Partnerships and Outreach
One of the most satisfying, powerful and essential experiences of being a small, grass roots collective in a relatively remote location are the alliances and partnerships that emerge. Vanastree has been fortunate to network with such local and outside organisations to build meaningful and lasting relationships. This has been vital to further our mission of reaching out to groups on a larger scale and applying our learnings to other regions that can benefit from them.
Local partnerships that have brought the message of seed saving to women gardeners include working with Prakruti, Sneha Kunja on the coast, and TEED in Yellapur. For outreach efforts outside of the Malnad, we partnered with ARZ, an organisation rehabilitating victims of human trafficking in Goa. The two year project was sponsored by Kitchen Gardeners’ International (KGI). It involved developing a Garden of Hope with the beneficiaries of a laundry that ARZ assisted in setting up. The programme focussed on cleaning up the campus of the laundry located in an industrial estate and developing a garden that facilitated a therapy programme through land work.

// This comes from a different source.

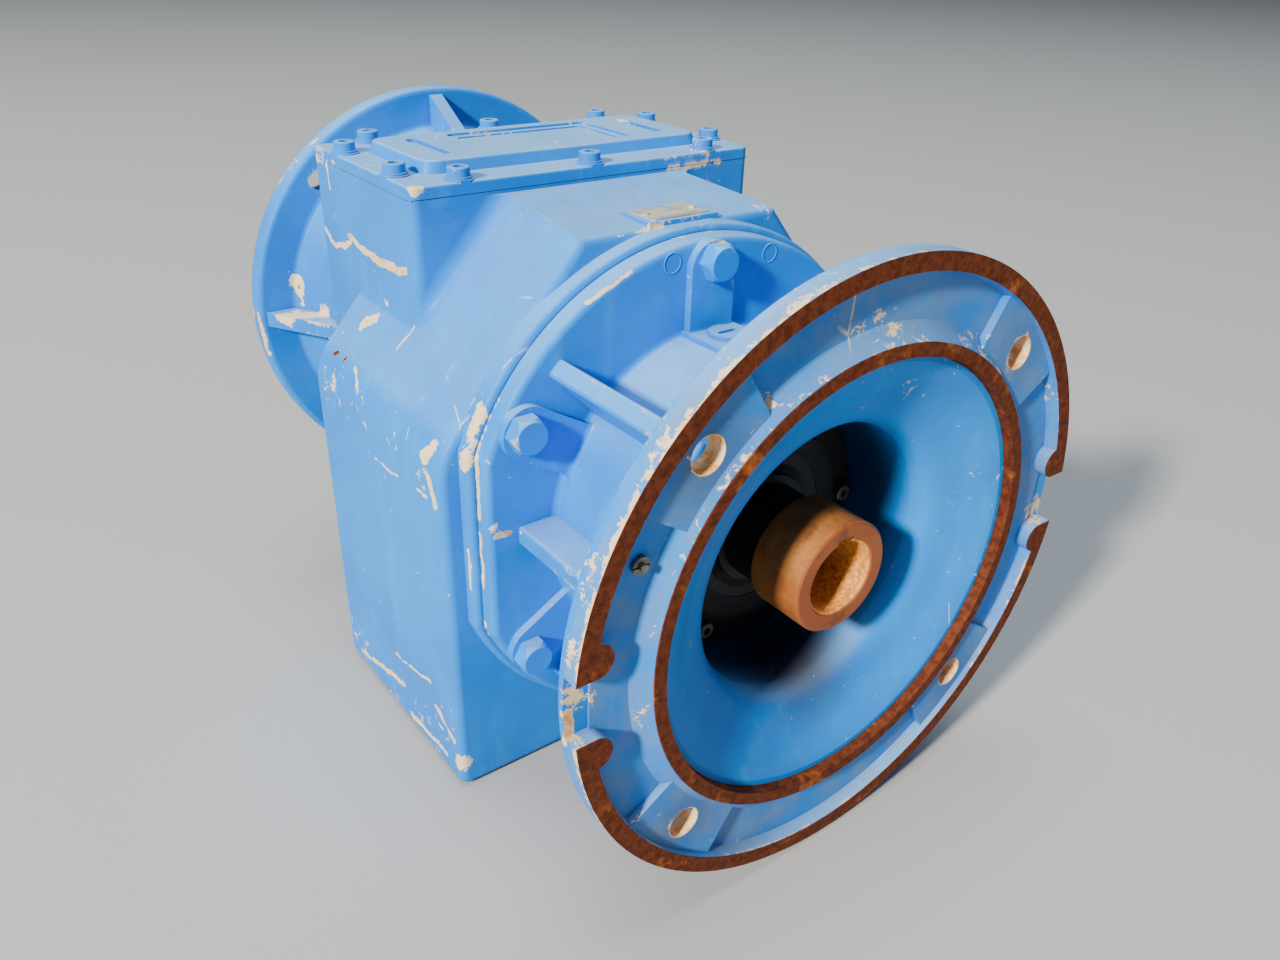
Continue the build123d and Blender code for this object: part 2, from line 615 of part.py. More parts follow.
def cover_gasket():
    """Flat gasket under the top cover."""
    centre_y = (TOWER_FRONT_Y + TOWER_BACK_Y) / 2
    gasket = slab(-TOWER_X + 1, TOWER_X - 1, TOWER_FRONT_Y + 1, TOWER_BACK_Y - 1, TOWER_TOP_Z,
                  TOWER_TOP_Z + GASKET_T)
    gasket = gasket - slab(-COVER_SEAT_X, COVER_SEAT_X, centre_y - COVER_SEAT_HALF_Y,
                           centre_y + COVER_SEAT_HALF_Y, TOWER_TOP_Z - 1, TOWER_TOP_Z + 2)
    for x, y in cover_screw_places():
        gasket = gasket - post(4.5, TOWER_TOP_Z - 2, TOWER_TOP_Z + 2, x, y)
    return gasket


def cover_screws():
    """Socket head screws of the top cover."""
    screws = []
    for x, y in cover_screw_places():
        screws.append(Pos(x, y, COVER_TOP_Z + 2.0) * socket_screw(4.0, 6.5, 5.0, 20))
    return group(screws)


def cover_washers():
    """Spring washers under the cover screws."""
    washers = []
    for x, y in cover_screw_places():
        washers.append(post(7.6, COVER_TOP_Z + 0.8, COVER_TOP_Z + 2.0, x, y)
                       - post(4.3, COVER_TOP_Z, COVER_TOP_Z + 4, x, y))
    return group(washers)


def nameplate():
    """Blank rating plate on the shoulder pad."""
    z = shoulder_z(NAMEPLATE_Y) + NAMEPLATE_PAD_H
    plate = Pos(0, NAMEPLATE_Y, z) * extrude(RectangleRounded(39, 23, 2), 0.8)
    for side in (-1, 1):
        plate = plate - post(1.4, z - 2, z + 3, side * RIVET_X, NAMEPLATE_Y)
    return plate


def nameplate_rivets():
    """Two drive rivets of the rating plate."""
    z = shoulder_z(NAMEPLATE_Y) + NAMEPLATE_PAD_H
    rivets = []
    for side in (-1, 1):
        x = side * RIVET_X
        rivets.append(post(1.2, z - 5, z + 1, x, NAMEPLATE_Y) + post(2.2, z + 0.8, z + 1.8, x, NAMEPLATE_Y))
    return group(rivets)


def side_plug(index):
    """One screw plug of the oil bath."""
    y, z = side_plug_places()[index]
    return Pos(BODY_X, y, z) * Rot(0, 90, 0) * hex_plug(8.0, 8.5, 7.0, 12.0, 14)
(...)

In early 2014, Vanastree ran a semester long certificate course on Organic Kitchen Gardening in Kuvempu University, Shimoga. This generated a lot of enthusiasm and participation as students readily connected it to their lived village experience. It is hoped that the success of this pilot programme will convince the authorities to run it as a credit course with an extension to the surrounding rural communities as well.
Vanastree has been a long term collaborator with Punarchith, a small trust based in Chamarajnagar district near Mysuru. The trust runs an alternative, integrated learning programme for rural youth. Vanastree coordinates a module on food gardens for this programme and is helping develop Punarchith’s new campus along agroecological lines.
We believe that there is ample scope for further partnerships where the association brings benefits to a larger community and to what the agencies are accomplishing. We are actively seeking partnering groups of farmers and gardeners from relatively drier areas who will work with us in setting up a seed production facility.
Vanastree has enabled us to initiate an integrated home gardening program where issues of nutrition, food security and well-being are interlinked. In addition to encouraging women and youth to take to home gardening, Vanastree is also supporting us to develop a comprehensive curriculum on Home Gardening which will be a core part of our flagship alternative learning program for rural youth. Vanastree draws and builds on local knowledge and skills and seeks to integrate new ideas and strategies to revive, revitalise and promote home gardening as economic, ecological and emotional work.